======== INFORMATION SUPPLIED ========

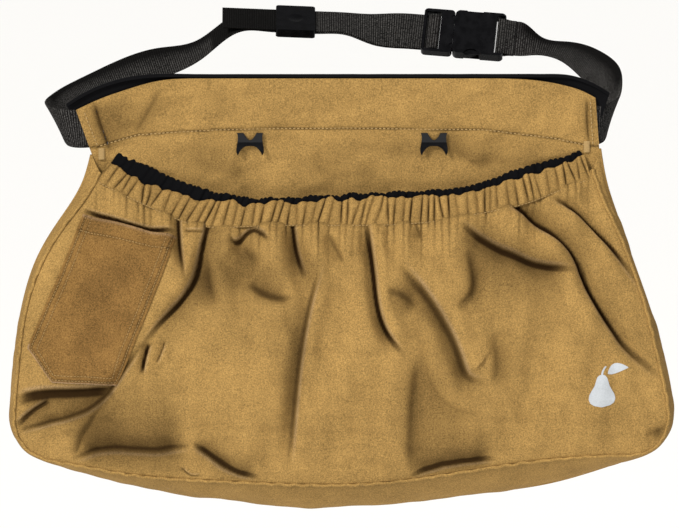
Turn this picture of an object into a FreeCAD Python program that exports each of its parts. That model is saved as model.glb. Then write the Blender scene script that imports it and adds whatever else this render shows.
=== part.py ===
import FreeCAD, Part
import math
import os

# Fruit picking bag: a canvas half-apron pouch on a webbing waist belt.
# Frame in mm: origin in the middle of the waistband's back face, X along the waistband,
# Z up, -Y away from the wearer, +Y toward the wearer.

V = FreeCAD.Vector
os.makedirs("parts", exist_ok=True)

# ---------------------------------------------------------------- driving dimensions
canvas = 1.2              # canvas thickness
web_width = 38.0          # belt webbing
web_thick = 1.5
panel_front = -5.2        # front face of the back panel
belt_layer = -2.65        # middle of the webbing inside the waistband tunnel
waist_top = 27.0          # top edge of the canvas waistband
facing_top = 30.0         # the facing stands a little higher
belly = 25.0              # how far the filled front swells past its seams
gusset_swell = 12.0       # how far the gusset swells past its seams
casing_swell = 3.0
casing_thick = 1.8
elastic_thick = 1.4
elastic_depth = 2.4       # the elastic lies this far behind the casing's front
elastic_rise = 5.0        # the elastic stands this much above the canvas edge
pocket_swell = 6.5

buckle_length = 80.0      # male and female clipped together
buckle_half = 23.5
keeper_length = 38.0
hook_width = 25.0
hook_height = 21.0
hook_spacing = 175.0
hook_metal = 1.4
hook_bar_radius = 0.85

# ---------------------------------------------------------------- helpers


def through(points):
    curve = Part.BSplineCurve()
    curve.interpolate([V(*p) for p in points])
    return curve


def at(curve, t):
    first, last = curve.FirstParameter, curve.LastParameter
    return curve.value(first + (last - first) * t)


def save(name, shape):
    shape.exportStep("parts/" + name + ".step")
    print(name, shape.ShapeType, "valid" if shape.isValid() else "NOT VALID", round(shape.Volume))


def surface(grid):
    face = Part.BSplineSurface()
    face.interpolate(grid)
    return face


def between(front, back):
    """Closed solid between two grids of points."""
    one, two = surface(front), surface(back)
    faces = [one.toShape(), two.toShape()]
    u0, u1, v0, v1 = one.bounds()
    p0, p1, q0, q1 = two.bounds()
    rims = [(one.uIso(u0), two.uIso(p0)), (one.uIso(u1), two.uIso(p1))]
    rims += [(one.vIso(v0), two.vIso(q0)), (one.vIso(v1), two.vIso(q1))]
    for first, second in rims:
        faces.append(Part.makeRuledSurface(first.toShape(), second.toShape()))
    shell = Part.makeShell(faces)
    shell.sewShape()
    solid = Part.makeSolid(Part.makeShell(shell.Faces))
    solid.fix(0.001, 0.001, 0.001)
    if solid.Volume < 0:
        solid.reverse()
    return solid


def sheet(place, across, down, near, far):
    """Sheet of cloth on place(a, b); near and far are its two faces, measured toward the wearer."""
    step = 0.004
    grids = [[], []]
    for i in range(across + 1):
        rows = [[], []]
        for j in range(down + 1):
            a, b = i / across, j / down
            da = place(min(1, a + step), b) - place(max(0, a - step), b)
            db = place(a, min(1, b + step)) - place(a, max(0, b - step))
            normal = da.cross(db)
            normal.normalize()
            for k in range(2):
                depth = (near, far)[k]
                if callable(depth):
                    depth = depth(a, b)
                rows[k].append(place(a, b) + normal * depth)
        for k in range(2):
            grids[k].append(rows[k])
    return between(grids[0], grids[1])


def ribbon(lows, highs, thick):
    """Webbing through pairs of lower and upper edge points."""
    corners = [[], [], [], []]
    count = len(lows)
    for i in range(count):
        after, before = min(count - 1, i + 1), max(0, i - 1)
        along = lows[after] + highs[after] - lows[before] - highs[before]
        side = along.cross(highs[i] - lows[i])
        side.normalize()
        side = side * (thick / 2)
        for k, corner in enumerate((lows[i] - side, highs[i] - side, highs[i] + side, lows[i] + side)):
            corners[k].append(corner)
    curves = [through(line) for line in corners]
    faces = []
    start = 0
    while start < count - 1:
        stop = count - 1 if count - 1 - start < 36 else start + 24
        edges = []
        for curve in curves:
            length = curve.copy()
            length.segment(curve.getKnot(start + 1), curve.getKnot(stop + 1))
            edges.append(length.toShape())
        faces += [Part.makeRuledSurface(edges[k], edges[(k + 1) % 4], 1) for k in range(4)]
        start = stop
    for end in (0, -1):
        rim = [corners[k][end] for k in range(4)]
        faces.append(Part.Face(Part.makePolygon(rim + [rim[0]])))
    shell = Part.makeShell(faces)
    shell.sewShape()
    solid = Part.makeSolid(Part.makeShell(shell.Faces))
    solid.fix(0.001, 0.001, 0.001)
    if solid.Volume < 0:
        solid.reverse()
    return solid


def only(shape):
    """The single solid inside a boolean's result."""
    if len(shape.Solids) != 1:
        print("expected one solid, found", len(shape.Solids))
    return shape.Solids[0]


def edges_of(low_points, high_points, count):
    """Evenly spread edge points along a strap given by a few of them."""
    low, high = through(low_points), through(high_points)
    return ([at(low, i / (count - 1)) for i in range(count)],
            [at(high, i / (count - 1)) for i in range(count)])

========

> [PROBLEM TO SOLVE]
Exactly reproduce every line of the data above.

> [FINAL RESULT]
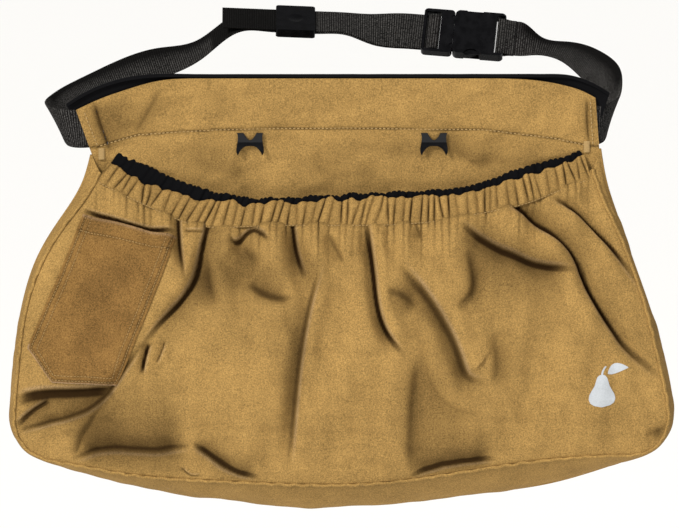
Turn this picture of an object into a FreeCAD Python program that exports each of its parts. That model is saved as model.glb. Then write the Blender scene script that imports it and adds whatever else this render shows.
=== part.py ===
import FreeCAD, Part
import math
import os

# Fruit picking bag: a canvas half-apron pouch on a webbing waist belt.
# Frame in mm: origin in the middle of the waistband's back face, X along the waistband,
# Z up, -Y away from the wearer, +Y toward the wearer.

V = FreeCAD.Vector
os.makedirs("parts", exist_ok=True)

# ---------------------------------------------------------------- driving dimensions
canvas = 1.2              # canvas thickness
web_width = 38.0          # belt webbing
web_thick = 1.5
panel_front = -5.2        # front face of the back panel
belt_layer = -2.65        # middle of the webbing inside the waistband tunnel
waist_top = 27.0          # top edge of the canvas waistband
facing_top = 30.0         # the facing stands a little higher
belly = 25.0              # how far the filled front swells past its seams
gusset_swell = 12.0       # how far the gusset swells past its seams
casing_swell = 3.0
casing_thick = 1.8
elastic_thick = 1.4
elastic_depth = 2.4       # the elastic lies this far behind the casing's front
elastic_rise = 5.0        # the elastic stands this much above the canvas edge
pocket_swell = 6.5

buckle_length = 80.0      # male and female clipped together
buckle_half = 23.5
keeper_length = 38.0
hook_width = 25.0
hook_height = 21.0
hook_spacing = 175.0
hook_metal = 1.4
hook_bar_radius = 0.85

# ---------------------------------------------------------------- helpers


def through(points):
    curve = Part.BSplineCurve()
    curve.interpolate([V(*p) for p in points])
    return curve


def at(curve, t):
    first, last = curve.FirstParameter, curve.LastParameter
    return curve.value(first + (last - first) * t)


def save(name, shape):
    shape.exportStep("parts/" + name + ".step")
    print(name, shape.ShapeType, "valid" if shape.isValid() else "NOT VALID", round(shape.Volume))


def surface(grid):
    face = Part.BSplineSurface()
    face.interpolate(grid)
    return face


def between(front, back):
    """Closed solid between two grids of points."""
    one, two = surface(front), surface(back)
    faces = [one.toShape(), two.toShape()]
    u0, u1, v0, v1 = one.bounds()
    p0, p1, q0, q1 = two.bounds()
    rims = [(one.uIso(u0), two.uIso(p0)), (one.uIso(u1), two.uIso(p1))]
    rims += [(one.vIso(v0), two.vIso(q0)), (one.vIso(v1), two.vIso(q1))]
    for first, second in rims:
        faces.append(Part.makeRuledSurface(first.toShape(), second.toShape()))
    shell = Part.makeShell(faces)
    shell.sewShape()
    solid = Part.makeSolid(Part.makeShell(shell.Faces))
    solid.fix(0.001, 0.001, 0.001)
    if solid.Volume < 0:
        solid.reverse()
    return solid


def sheet(place, across, down, near, far):
    """Sheet of cloth on place(a, b); near and far are its two faces, measured toward the wearer."""
    step = 0.004
    grids = [[], []]
    for i in range(across + 1):
        rows = [[], []]
        for j in range(down + 1):
            a, b = i / across, j / down
            da = place(min(1, a + step), b) - place(max(0, a - step), b)
            db = place(a, min(1, b + step)) - place(a, max(0, b - step))
            normal = da.cross(db)
            normal.normalize()
            for k in range(2):
                depth = (near, far)[k]
                if callable(depth):
                    depth = depth(a, b)
                rows[k].append(place(a, b) + normal * depth)
        for k in range(2):
            grids[k].append(rows[k])
    return between(grids[0], grids[1])


def ribbon(lows, highs, thick):
    """Webbing through pairs of lower and upper edge points."""
    corners = [[], [], [], []]
    count = len(lows)
    for i in range(count):
        after, before = min(count - 1, i + 1), max(0, i - 1)
        along = lows[after] + highs[after] - lows[before] - highs[before]
        side = along.cross(highs[i] - lows[i])
        side.normalize()
        side = side * (thick / 2)
        for k, corner in enumerate((lows[i] - side, highs[i] - side, highs[i] + side, lows[i] + side)):
            corners[k].append(corner)
    curves = [through(line) for line in corners]
    faces = []
    start = 0
    while start < count - 1:
        stop = count - 1 if count - 1 - start < 36 else start + 24
        edges = []
        for curve in curves:
            length = curve.copy()
            length.segment(curve.getKnot(start + 1), curve.getKnot(stop + 1))
            edges.append(length.toShape())
        faces += [Part.makeRuledSurface(edges[k], edges[(k + 1) % 4], 1) for k in range(4)]
        start = stop
    for end in (0, -1):
        rim = [corners[k][end] for k in range(4)]
        faces.append(Part.Face(Part.makePolygon(rim + [rim[0]])))
    shell = Part.makeShell(faces)
    shell.sewShape()
    solid = Part.makeSolid(Part.makeShell(shell.Faces))
    solid.fix(0.001, 0.001, 0.001)
    if solid.Volume < 0:
        solid.reverse()
    return solid


def only(shape):
    """The single solid inside a boolean's result."""
    if len(shape.Solids) != 1:
        print("expected one solid, found", len(shape.Solids))
    return shape.Solids[0]


def edges_of(low_points, high_points, count):
    """Evenly spread edge points along a strap given by a few of them."""
    low, high = through(low_points), through(high_points)
    return ([at(low, i / (count - 1)) for i in range(count)],
            [at(high, i / (count - 1)) for i in range(count)])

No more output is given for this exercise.